While the detailed beauty of the Ark sounds stunning, the medieval commentator Abravanel wonders about its design. The first of the Divine Laws prohibits graven images of any kind, replications of any being, heavenly or earthly (Exodus 20:4). But upon the cover of the ark perch two cherubim, winged human forms (Exodus 25:20). It would seem that by including these forms, God is breaking God's own Law.
From the Human Encounter
There is a possible resolution to this seeming contradiction in the very details of space and shape that make this parashah and its focus on design so fascinating. "From above the cover," says God (Exodus 25:22), "from between the two cherubim that are on top of the Ark of the Covenant," God will meet with humanity. The voice of God emerges not from the mouth of any graven image, but from the empty space between two faces.

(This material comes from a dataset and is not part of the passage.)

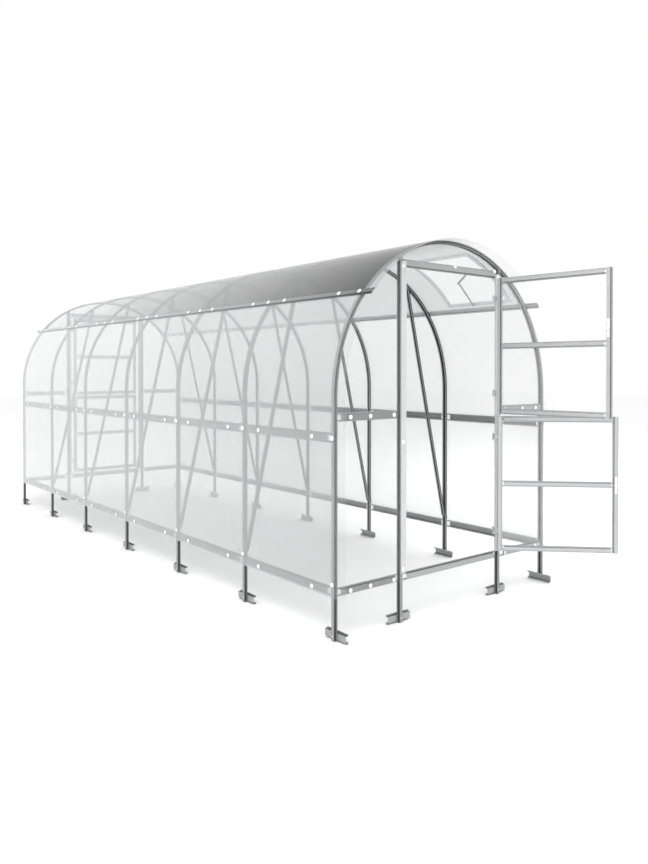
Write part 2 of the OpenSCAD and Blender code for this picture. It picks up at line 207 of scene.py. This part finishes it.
def galvanised(name, web_way, light=0.60, web_shade_tone=0.20, shade_lift_to_rear=0.0):
    """Hot-dip galvanised steel: spangle, dull streaks, and painted shade on the webs between crown and
    flanges.

    light is the tone of its faces and web_shade_tone the tone of the painted shade on its webs, and
    web_way is the way the webs face.
    shade_lift_to_rear is how far the painted shade lifts towards the rear, the steel painted paler
    there.
    """
    steel = Finish(name)
    point, (_, y, _) = steel.place()
    spangle = steel.make("ShaderNodeTexVoronoi", {"feature": "F1"}, Vector=point, Scale=140.0,
                         output="Color")
    flake = steel.make("ShaderNodeSeparateColor", {}, spangle)
    cloud = steel.noise(point, 9.0)
    streak = steel.noise(steel.stretched(point, (60.0, 60.0, 3.0)), 1.0, 4.0)
    shade_and_bump_noise = steel.noise(point, 26.0, 5.0, 0.7)
    mottle = flake * 0.30 + cloud * 0.35 + streak * 0.35
    face = steel.blend(mottle, grey(light * 0.80, -0.012), grey(light * 1.12, -0.006))
    # painted shade: webs that face along web_way are darkened towards the web tone, a shade painted into
    # the recess and varied by noise
    web_shade_mask = ((steel.facing(web_way) - 0.55) * 4.0).clamp()
    shaded_steel = steel.blend(web_shade_mask * (0.80 + 0.25 * shade_and_bump_noise), face, grey(web_shade_tone, -0.02))
    # painted shade that lifts towards the rear: the steel is painted paler from front to rear
    if shade_lift_to_rear:
        rear = steel.from_front(y).clamp() ** 0.6
        shaded_steel = steel.blend(rear * shade_lift_to_rear, shaded_steel, grey(0.62, -0.01))
    steel.bump(flake * 0.3 + shade_and_bump_noise * 0.7, 0.10, 0.0006)
    rough = 0.34 + 0.16 * cloud + 0.10 * flake
    return steel.set(Base_Color=shaded_steel, Metallic=0.35, Roughness=rough, Coat_Weight=0.0)


def fluted(name, across, clear=0.40, tone=0.78, painted_shade_grey=None, far=None):
    """Twin-wall sheet: its inner walls show as fine lines a centimetre apart, across one axis.

    clear is its alpha and tone its grey. painted_shade_grey, for the roof, is the grey of painted shade
    at the front left, and far is its alpha at the rear, where the sheet is also painted paler, a painted
    reflection. The skirts past the end arches let more through.
    """
    sheet = Finish(name)
    point, (x, y, _) = sheet.place()
    wave = sheet.flutes({"x": x, "y": y}[across])
    rib = wave ** 6.0
    haze = sheet.noise(point, 1.7, 4.0)
    film = sheet.noise(sheet.stretched(point, (2.0, 30.0, 1.0)), 1.0, 3.0)
    tint = sheet.blend(haze * 0.5 + film * 0.5, grey(tone * 0.92, -0.012), grey(tone * 1.06, -0.004))
    body = sheet.blend(rib * 0.35, tint, grey(tone * 0.72, -0.015))
    skirt = (y < ARCH_Y[0] - 0.018) + (y > ARCH_Y[-1] + 0.018)
    alpha = ((clear + 0.14 * rib + 0.10 * (haze - 0.5)) * (1.0 - 0.78 * skirt)).clamp()
    if far is not None:
        # painted reflection: the sheet is painted paler and more opaque towards the rear
        painted_rear_paling = sheet.from_front(y).clamp() ** 0.8
        body = sheet.blend(painted_rear_paling * 0.8, body, grey(0.92, -0.004))
        alpha = (alpha + painted_rear_paling * (far - clear) * (1.0 - 0.62 * skirt)).clamp()
    # painted shade: the roof's front left is painted towards a near-black grey and made more opaque,
    # fading to the rear and to the right
    if painted_shade_grey is not None:
        along = (sheet.from_front(y) + 0.06).clamp() ** 0.85
        left = ((0.30 - x) / 0.75).clamp()
        painted_shade_mask = left * (1.0 - along) * (1.0 - 0.45 * skirt)
        body = sheet.blend(painted_shade_mask, body, grey(painted_shade_grey, 0.004))
        alpha = (alpha + painted_shade_mask * (0.94 - clear)).clamp()
    sheet.bump(wave, 0.06, 0.0008)
    return sheet.set(Base_Color=body, Alpha=alpha, Roughness=0.14 + 0.10 * haze, IOR=1.35,
                     Specular_IOR_Level=0.22)


def clear_pane(name, across_way):
    """The doors' clear sheets, nearly invisible apart from their ribs and a film of dust."""
    pane = Finish(name)
    point, _ = pane.place()
    wave = pane.flutes(pane.along(point, across_way))
    dust = pane.noise(point, 6.0, 5.0, 0.65)
    alpha = (0.05 + 0.05 * (wave ** 6.0) + 0.05 * dust).clamp()
    colour = pane.blend(dust, grey(0.86), grey(0.95))
    pane.bump(wave, 0.10, 0.0006)
    return pane.set(Base_Color=colour, Alpha=alpha, Roughness=0.10 + 0.1 * dust, IOR=1.3)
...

From the place of human encounter emerges the Divine Voice. Certainly, in every act of true listening, of honest speaking, and thus in every act of compassion, in every heartfelt encounter, in every ethical interaction we can hear God's voice.

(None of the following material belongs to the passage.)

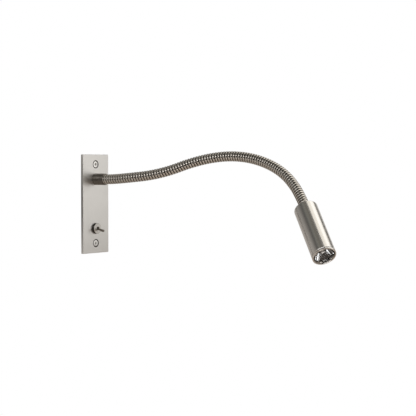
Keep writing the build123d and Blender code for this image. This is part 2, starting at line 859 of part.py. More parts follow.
# The terminal block's eight slotted screws, each down on its wire.
screw_top = block_front + terminal_screw_sunk
screw_tip = port_depth - wire_dia / 2 - sleeve_gap
with BuildPart() as terminal_screws:
    with BuildSketch(depth_plane(screw_top)):
        with Locations(*screw_places):
            Circle(terminal_screw_dia / 2)
    extrude(amount=screw_top - screw_tip)
    with BuildSketch(depth_plane(screw_top)):
        with Locations(*screw_places):
            Rectangle(terminal_screw_dia, terminal_slot)
    extrude(amount=-terminal_slot, mode=Mode.SUBTRACT)
terminal_screws.part.label = "terminal_screws"
export_step(terminal_screws.part, "parts/terminal_screws.step")

# Wires in the box: two straight up to the driver, one to the switch and one back from it.
wire_start = block_top - wire_in_port
wire_top = block_top + wire_rise
switch_live = switch_height + blade_spacing
return_low = block_bottom - wire_drop
wires = [
    [(neutral, port_depth, wire_start), (neutral, port_depth, driver_bottom + wire_in_driver)],
    [(switched, port_depth, wire_start), (switched, port_depth, driver_bottom + wire_in_driver)],
    [
        (live, port_depth, wire_start),
        (live, port_depth, wire_top),
        (live, wire_lane, wire_top),
        (0, wire_lane, switch_live),
        (0, blade_end, switch_live),
    ],
    [
        (0, blade_end, switch_height),
        (0, wire_lane, switch_height),
        (switched, port_depth, return_low),
        (switched, port_depth, block_bottom + wire_in_port),
    ],
]
with BuildPart() as box_wires:
    for points in wires:
        wire = route("wire", *points)
        sweep(round_section(wire, wire_dia), path=wire)
box_wires.part.label = "box_wires"
export_step(box_wires.part, "parts/box_wires.step")

# Earth wire, from the terminal block to the tongue of the earth tag.
tag_point = arm_height - tag_wire_reach
with BuildPart() as earth_wire:
    wire = route(
        "earth wire",
        (earth, port_depth, wire_start),
        (earth, port_depth, wire_top),
        (earth, earth_lane, wire_top),
        (0, earth_lane, tag_point),
        (0, -tag_back, tag_point),
    )
    sweep(round_section(wire, wire_dia), path=wire)
earth_wire.part.label = "earth_wire"
export_step(earth_wire.part, "parts/earth_wire.step")

# Head shell: a turned cylinder with a socket for the hose at its back and a step at its front
# for the ring.
head_radius = head_dia / 2
head_bore = head_radius - head_wall
seat_radius = head_bore + ring_seat
block_end = hose_socket_depth + head_web
ring_back = head_length - ring_thick
shell_front = ring_back - ring_seam
lens_seat = lens_back - sleeve_gap
with BuildPart() as head_shell:
    shell = outline(
        head,
        (0, hose_socket),
        (0, head_radius),
        (shell_front - ring_bevel, head_radius),
        (shell_front, head_radius - ring_bevel),
        (shell_front, seat_radius),
        (lens_seat, seat_radius),
        (lens_seat, head_bore),
        (block_end, head_bore),
        (block_end, stud_hole),
        (hose_socket_depth, stud_hole),
        (hose_socket_depth, hose_socket),
    )
    revolve(shell, axis=turning(head))
    back_edges = head_shell.edges().filter_by(GeomType.CIRCLE).group_by(turning(head))[0]
    fillet(back_edges.sort_by(SortBy.RADIUS)[-1], head_round)
head_shell.part.label = "head_shell"
export_step(head_shell.part, "parts/head_shell.step")

# Head fitting and its locknut, which hold the head on the hose.
head_back = lathe(joints[-1], -directions[-1])
with BuildPart() as head_fitting:
    revolve(fitting_outline(head_back, -hose_socket_depth, -block_end), axis=turning(head_back))
head_fitting.part.label = "head_fitting"
export_step(head_fitting.part, "parts/head_fitting.step")

with BuildPart() as head_locknut:
    nut = nut_face(station(head, block_end), nut_across, stud_dia + 2 * thread_gap)
    extrude(nut, amount=nut_thick)
head_locknut.part.label = "head_locknut"
export_step(head_locknut.part, "parts/head_locknut.step")

# Heat sink: an aluminium slug in the shell, with holes for the lead's cores and the LED's screws.
led_back = board_front - board_thick
sink_front = led_back - pad_thick
core_places = [(core_circle / 2, 0), (-core_circle / 2, 0)]
led_screw_places = [(0, led_screw_circle / 2), (0, -led_screw_circle / 2)]
core_hole = core_dia / 2 + wire_gap
with BuildPart() as heat_sink:
    with BuildSketch(station(head, sink_front)):
        Circle(head_bore - slip_gap)
        Circle(sink_bore / 2, mode=Mode.SUBTRACT)
        with Locations(*core_places):
            Circle(core_hole, mode=Mode.SUBTRACT)
        with Locations(*led_screw_places):
            Circle(led_screw_dia / 2 + thread_gap, mode=Mode.SUBTRACT)
    extrude(amount=-sink_length)
heat_sink.part.label = "heat_sink"
export_step(heat_sink.part, "parts/heat_sink.step")

# Thermal pad and LED board, with the same holes.
with BuildPart() as thermal_pad:
    with BuildSketch(station(head, sink_front)):
        Circle(pad_dia / 2)
        with Locations(*core_places):
            Circle(core_hole, mode=Mode.SUBTRACT)
        with Locations(*led_screw_places):
            Circle(led_screw_dia / 2 + slip_gap, mode=Mode.SUBTRACT)
    extrude(amount=pad_thick)
thermal_pad.part.label = "thermal_pad"
export_step(thermal_pad.part, "parts/thermal_pad.step")

with BuildPart() as led_board:
    with BuildSketch(station(head, led_back)):
        Circle(led_board_dia / 2)
        with Locations(*core_places):
            Circle(core_hole, mode=Mode.SUBTRACT)
        with Locations(*led_screw_places):
            Circle(led_screw_dia / 2 + slip_gap, mode=Mode.SUBTRACT)
    extrude(amount=board_thick)
led_board.part.label = "led_board"
export_step(led_board.part, "parts/led_board.step")

# The LED: a square package with a clear dome.
with BuildPart() as led_emitter:
    with BuildSketch(station(head, board_front)):
        Rectangle(led_size, led_size)
    extrude(amount=led_thick)
    with Locations(station(head, board_front + led_thick).origin):
        Sphere(led_dome_dia / 2)
led_emitter.part.label = "led_emitter"
export_step(led_emitter.part, "parts/led_emitter.step")

# Two screws that hold the LED board down on the heat sink.
with BuildPart() as led_screws:
    with BuildSketch(station(head, board_front)):
        with Locations(*led_screw_places):
            Circle(led_screw_head / 2)
    extrude(amount=led_screw_head_tall)
    with BuildSketch(station(head, board_front)):
        with Locations(*led_screw_places):
            Circle(led_screw_dia / 2)
    extrude(amount=-led_screw_length)
led_screws.part.label = "led_screws"
export_step(led_screws.part, "parts/led_screws.step")

# Lens holder: a black moulding that stands on the LED board, with a cone that fits the lens.
cone_slope = (lens_mouth_dia - lens_throat_dia) / 2 / lens_cone
holder_radius = head_bore - holder_play
foot_bore = led_board_dia / 2 - holder_on_board
holder_top = lens_seat - lens_rim / 2
throat_wall = lens_throat_dia / 2 + holder_gap
top_wall = throat_wall + (holder_top - lens_throat) * cone_slope
with BuildPart() as lens_holder:
    cup = outline(
        head,
        (board_front, foot_bore),
        (board_front, holder_radius),
        (holder_top, holder_radius),
        (holder_top, top_wall),
        (lens_throat, throat_wall),
        (lens_throat - holder_floor, throat_wall),
        (lens_throat - holder_floor, foot_bore),
    )
    revolve(cup, axis=turning(head))
lens_holder.part.label = "lens_holder"
export_step(lens_holder.part, "parts/lens_holder.step")

# Lens: a clear moulded cone with a pocket over the LED, a rim on the shell's step and a domed
# front.
rim_front = lens_back + lens_rim
dome_foot = ring_back - lens_dome_foot
with BuildPart() as lens:
    with BuildSketch(head):
        with BuildLine():
            Polyline(
                (dome_foot + lens_dome, 0),
                (lens_throat + lens_pocket_depth, 0),
                (lens_throat + lens_pocket_depth, lens_pocket_dia / 2),
                (lens_throat, lens_pocket_dia / 2),
                (lens_throat, lens_throat_dia / 2),
                (lens_back, lens_mouth_dia / 2),
                (lens_back, seat_radius - sleeve_gap),
                (rim_front, seat_radius - sleeve_gap),
                (rim_front, lens_dia / 2),
                (dome_foot, lens_dia / 2),
            )
            TangentArc((dome_foot + lens_dome, 0), (dome_foot, lens_dia / 2), tangent=(0, 1))
        make_face()
    revolve(axis=turning(head))
lens.part.label = "lens"
export_step(lens.part, "parts/lens.step")

# Gasket between the lens's rim and the ring's skirt.
with BuildPart() as lens_gasket:
    with BuildSketch(station(head, rim_front + sleeve_gap)):
        Circle(seat_radius - sleeve_gap)
        Circle(lens_dia / 2 + sleeve_gap, mode=Mode.SUBTRACT)
    extrude(amount=gasket_thick)
lens_gasket.part.label = "lens_gasket"
export_step(lens_gasket.part, "parts/lens_gasket.step")

# Front ring: the turned ring that holds the lens in the shell.
skirt_radius = seat_radius - slip_gap
with BuildPart() as front_ring:
    turned = outline(
        head,
        (ring_back - ring_skirt, ring_opening / 2),
        (ring_back - ring_skirt, skirt_radius),
        (ring_back, skirt_radius),
        (ring_back, head_radius - ring_bevel),
        (ring_back + ring_bevel, head_radius),
        (head_length - ring_bevel, head_radius),
        (head_length, head_radius - ring_bevel),
        (head_length, ring_opening / 2),
    )
    revolve(turned, axis=turning(head))
front_ring.part.label = "front_ring"
export_step(front_ring.part, "parts/front_ring.step")
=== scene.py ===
import bpy
import json
import math
from mathutils import Matrix, Vector


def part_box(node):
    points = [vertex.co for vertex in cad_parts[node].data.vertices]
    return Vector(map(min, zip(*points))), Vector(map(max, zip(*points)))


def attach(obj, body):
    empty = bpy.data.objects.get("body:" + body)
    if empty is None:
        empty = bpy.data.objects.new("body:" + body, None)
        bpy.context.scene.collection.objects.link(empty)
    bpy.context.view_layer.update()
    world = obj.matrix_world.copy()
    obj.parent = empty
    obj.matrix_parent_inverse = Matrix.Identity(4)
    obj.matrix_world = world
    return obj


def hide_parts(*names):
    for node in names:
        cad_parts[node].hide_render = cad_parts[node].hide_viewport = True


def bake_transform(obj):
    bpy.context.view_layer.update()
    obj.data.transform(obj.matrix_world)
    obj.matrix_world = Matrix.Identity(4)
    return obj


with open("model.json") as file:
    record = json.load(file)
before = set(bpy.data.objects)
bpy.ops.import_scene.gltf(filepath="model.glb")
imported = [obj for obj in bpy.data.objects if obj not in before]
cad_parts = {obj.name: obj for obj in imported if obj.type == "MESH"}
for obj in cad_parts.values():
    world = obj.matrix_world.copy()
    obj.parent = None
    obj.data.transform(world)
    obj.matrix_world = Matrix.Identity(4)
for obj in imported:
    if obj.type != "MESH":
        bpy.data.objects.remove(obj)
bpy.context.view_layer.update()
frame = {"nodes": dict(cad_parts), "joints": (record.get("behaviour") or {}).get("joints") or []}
bpy.ops.object.select_all(action="DESELECT")

# Camera: a long lens, level with the lamp and well round to its left, so that the plate stands
# narrow and the arm reaches across the picture.
focal_length, sensor_width = 108.415, 36.0
camera_place = (-1.11308, -1.0552, 0.05)
camera_turn, camera_tip = math.radians(-51.73), math.radians(-2.07)
quarter_turn = math.radians(90)
camera_data = bpy.data.cameras.new("camera")
camera_data.lens = focal_length
camera_data.sensor_width = sensor_width
camera = bpy.data.objects.new("camera", camera_data)
bpy.context.collection.objects.link(camera)
camera.location = camera_place
camera.rotation_euler = (quarter_turn + camera_tip, 0, camera_turn)
bpy.context.scene.camera = camera
bpy.context.scene.view_settings.view_transform = "Standard"


class Wire:
    """A socket of a node. A sum written with wires adds its own Math nodes."""

    def __init__(self, finish, socket):
        self.finish, self.socket = finish, socket

    def math(self, operation, first, second):
        return self.finish.node("Math", {"operation": operation}, {0: first, 1: second})

    def __add__(self, other):
        return self.math("ADD", self, other)

    def __radd__(self, other):
        return self.math("ADD", other, self)

    def __sub__(self, other):
        return self.math("SUBTRACT", self, other)

    def __rsub__(self, other):
        return self.math("SUBTRACT", other, self)

    def __mul__(self, other):
        return self.math("MULTIPLY", self, other)

    def __rmul__(self, other):
        return self.math("MULTIPLY", other, self)


class Finish:
    """A material or a world, and the one way in which its nodes are added."""

    def __init__(self, owner, output):
        owner.use_nodes = True
        self.owner, self.tree = owner, owner.node_tree
        self.tree.nodes.clear()
        self.output = self.tree.nodes.new(output)

    def node(self, kind, settings=None, sockets=None, out=0):
        made = self.tree.nodes.new("ShaderNode" + kind)
        for name, value in (settings or {}).items():
            if name == "stops":
                while len(made.color_ramp.elements) < len(value):
                    made.color_ramp.elements.new(1.0)
                for element, (place, colour) in zip(made.color_ramp.elements, value):
                    element.position, element.color = place, (*colour, 1.0)
            else:
                setattr(made, name, value)
        for name, value in (sockets or {}).items():
            if isinstance(value, Wire):
                self.tree.links.new(value.socket, made.inputs[name])
            else:
                made.inputs[name].default_value = value
        return Wire(self, made.outputs[out])

    def show(self, shader):
        self.tree.links.new(shader.socket, self.output.inputs["Surface"])
        return self.owner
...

In other words, if idolatry is to hear the voice of God emerging from a block of gold, then the opposite of idolatry is to see God's face in every human being, to hear God's voice emerging from the relationship of any two beings, face to face, eye to eye, ish el achiv--from one person to another (Exodus 25:20).
Yet the presence of the sacred in human interactions does not occur automatically in the encounter. There is a crucial foundation upon which this relationship takes place, a vital basis where our relationships must be rooted.
Taking a closer look at who or what resides in the mishkan, we find that God is not, in fact, the tent's primary resident. Rather, at the center of this sacred structure is the Law--the two stone tablets chiseled during Revelation at Sinai, when the human and heavenly worlds met.